[PATCH v6 04/10] gpu: host1x: Remove cancelled waiters immediately

Mon Mar 29 20:27:39 UTC 2021

29.03.2021 16:38, Mikko Perttunen пишет:
> Before this patch, cancelled waiters would only be cleaned up
> once their threshold value was reached. Make host1x_intr_put_ref
> process the cancellation immediately to fix this.
> 
> Signed-off-by: Mikko Perttunen <mperttunen at nvidia.com>
> ---
> v6:
> * Call schedule instead of cpu_relax while waiting for pending
>   interrupt processing
> v5:
> * Add parameter to flush, i.e. wait for all pending waiters to
>   complete before returning.
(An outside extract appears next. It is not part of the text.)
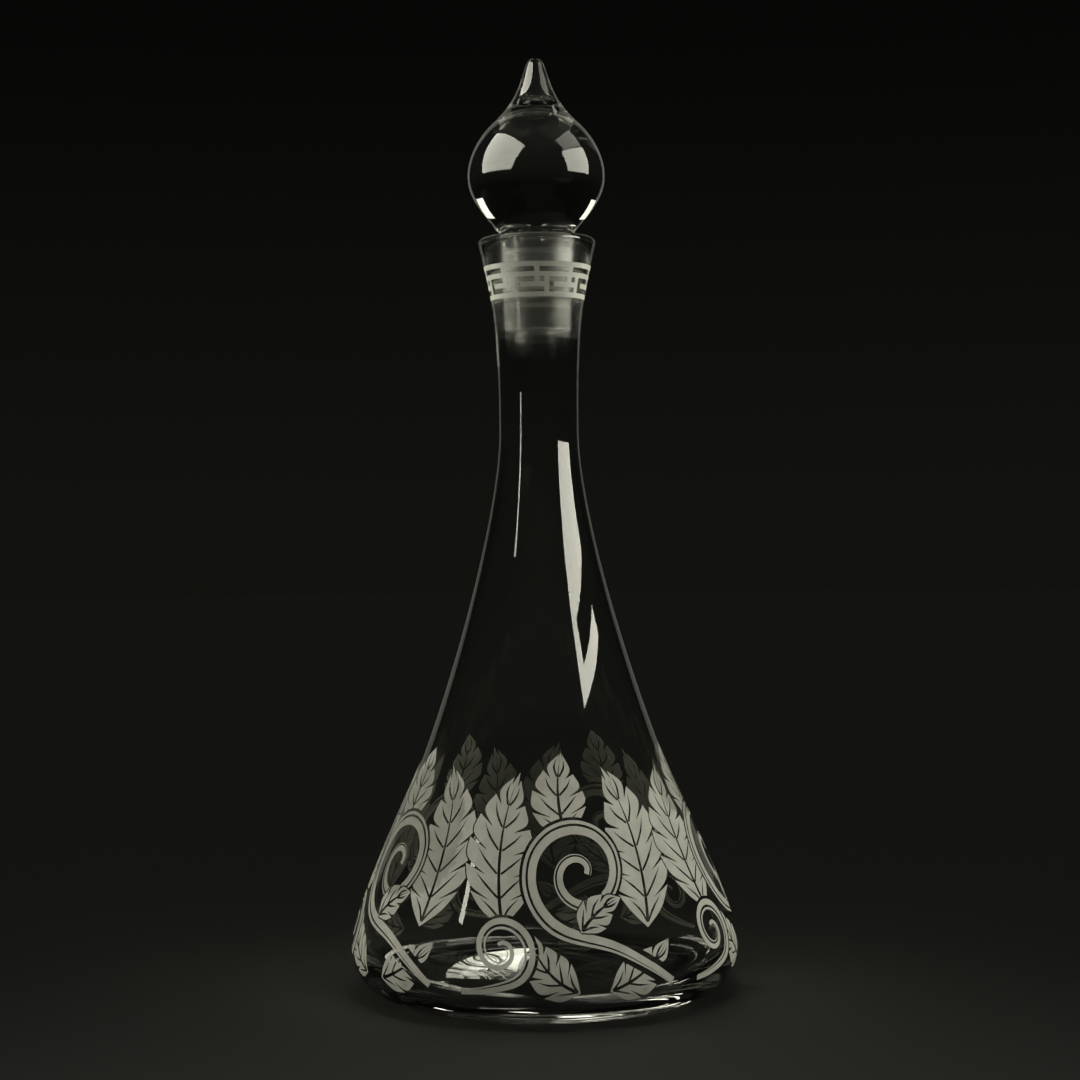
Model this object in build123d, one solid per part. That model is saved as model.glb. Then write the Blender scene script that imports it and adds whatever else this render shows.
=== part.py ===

The reason this is not always true
>   is that the pending waiter might be the place that is calling
>   the put_ref.
> ---
>  drivers/gpu/host1x/intr.c   | 23 +++++++++++++++++------
>  drivers/gpu/host1x/intr.h   |  4 +++-
>  drivers/gpu/host1x/syncpt.c |  2 +-
>  3 files changed, 21 insertions(+), 8 deletions(-)
> 
> diff --git a/drivers/gpu/host1x/intr.c b/drivers/gpu/host1x/intr.c
> index 9245add23b5d..69b0e8e41466 100644
> --- a/drivers/gpu/host1x/intr.c
> +++ b/drivers/gpu/host1x/intr.c
> @@ -242,18 +242,29 @@ int host1x_intr_add_action(struct host1x *host, struct host1x_syncpt *syncpt,
>  	return 0;
>  }
>  
> -void host1x_intr_put_ref(struct host1x *host, unsigned int id, void *ref)
> +void host1x_intr_put_ref(struct host1x *host, unsigned int id, void *ref,
> +			 bool flush)
>  {
>  	struct host1x_waitlist *waiter = ref;
>  	struct host1x_syncpt *syncpt;
>  
> -	while (atomic_cmpxchg(&waiter->state, WLS_PENDING, WLS_CANCELLED) ==
> -	       WLS_REMOVED)
> -		schedule();
> +	atomic_cmpxchg(&waiter->state, WLS_PENDING, WLS_CANCELLED);
>  
>  	syncpt = host->syncpt + id;
> -	(void)process_wait_list(host, syncpt,
> -				host1x_syncpt_load(host->syncpt + id));
> +
> +	spin_lock(&syncpt->intr.lock);
> +	if (atomic_cmpxchg(&waiter->state, WLS_CANCELLED, WLS_HANDLED) ==
> +	    WLS_CANCELLED) {
> +		list_del(&waiter->list);
> +		kref_put(&waiter->refcount, waiter_release);
> +	}
> +	spin_unlock(&syncpt->intr.lock);

Looks like we need to use IRQ-safe version of the locking here in order
not to race with the interrupt handler(?), preventing lockup.

But what real bug is fixed by this patch? If no real problem is fixed,
then maybe will be better to defer touching this code till we will just
replace it all with a proper dma-fence handlers?